Imaging iAVMs requires broad cerebral coverage. 4D flow studies must have sufficient spatial and temporal resolution to allow accurate assessment of vessel morphology and flow dynamics. These factors increase total scan time to durations that can be clinically prohibitive. However, acceleration methods, such as parallel imaging, can decrease scan times to under 20 minutes. GRAPPA and SENSE acceleration methods have conventionally been used to decrease total scan time by an acceleration factor of up to R = 3. Advanced spatiotemporal parallel imaging methods, such as k-tGRAPPA and k-tSENSE, have been developed to further reduce total 4D flow scan time.

To assess the hemodynamics of both arteries and veins in AVMs, imaging must be performed over a dynamic velocity range. However, most 4D flow MRI protocols measure flow with one velocity sensitivity (venc), limiting the ability to assess both higher arterial flow and lower venous flow. A high venc is used to measure arterial flow, which can hinder evaluation of slower venous flow in images with decreased signal-to-noise ratios (SNRs). Dual-velocity encoding (dual-venc) can be used to address this limitation. Dual-venc improves the quantification of both high- and low-flow vessels. Two vencs are used in the scan, which improves vessel characterization across a velocity range.

A significant limitation of 4D flow MRI is restricted spatial resolution, which often precludes the hemodynamic assessment of small vessels. Blood flow may be overestimated at low spatial resolution due to partial volume effects. Schnell et al. suggest that isotropic spatial resolution should be 0.5–1.2 to accurately measure flow in 2- to 5-mm–diameter cerebral vessels. Ultra-high-field MRI can be used to increase spatial resolution without sacrificing SNR. Increasing total scan time or decreasing imaging coverage can further improve resolution without decreasing SNR. 4D flow data can be co-registered with other imaging modalities with high spatial resolution, such as time of flight imaging, to better analyze small cerebral vessels. Postprocessing algorithms, such as HYPR (highly constrained projection reconstruction) or relative blood flow within vascular territories (rBFR), may be used to further improve spatial resolution ( Fig. 29.2 ). To increase imaging coverage without sacrificing resolution, radial and spiral undersampling methods can be employed.

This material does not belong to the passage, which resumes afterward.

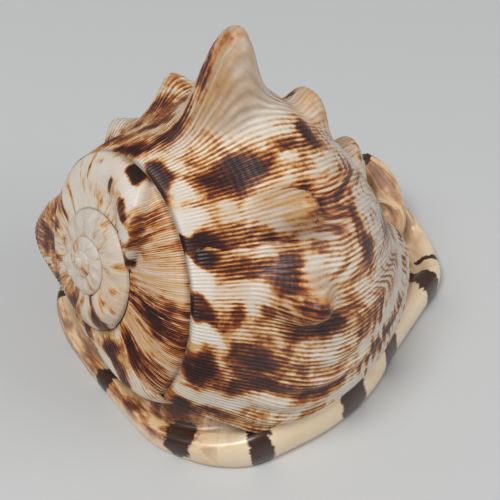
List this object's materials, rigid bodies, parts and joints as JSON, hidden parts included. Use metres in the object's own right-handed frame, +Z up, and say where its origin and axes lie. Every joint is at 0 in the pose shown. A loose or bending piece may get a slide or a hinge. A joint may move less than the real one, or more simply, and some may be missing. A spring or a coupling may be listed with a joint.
{
  "type": "helmet shell",
  "caption": "Large knobbed sea snail shell with a flat rolled-lip underside, lying aperture down; a display or still-life prop.",
  "frame": {"origin": "on the resting plane, below the centre of the shell's box", "axes": "+X from the spire towards the canal at the front, -Y towards the rolled outer lip, +Z up from the flat underside"},
  "size_m": [0.1847, 0.1542, 0.1649],
  "materials": {
    "shell": "satin, glossy on the lip"
  },
  "bodies": {
    "root": {"shell": "shell"}
  },
  "joints": []
}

An in vitro 4D flow study assessed the association between spatial resolution and flow measurement accuracy. The study suggested that at least five voxels across a target vessel will yield accurate flow measurement within 10%–15%. However, four voxels across a cerebral vessel resulted in a flow conservation error less than 15% with high flow and peak velocity reproducibility. Four voxels can be attained in vivo with 0.8-mm isotropic resolution. This investigation found that the principal intracranial vessels could be imaged at high resolution within 20 minutes using dual-venc 4D flow MRI at 3T with the PEAK-GRAPPA acceleration method.

Ultimately, the technical temporospatial limitations of 4D flow coupled with the detailed overview provided in Chapter 4 offer a broad context for the clinical applications of these techniques to inform surgical treatment, baseline risk, and varying treatment effects. Their combined diagnostic use, similar to the complementary profiles of treatment strategies, will provide the appropriate context for the treating surgeon.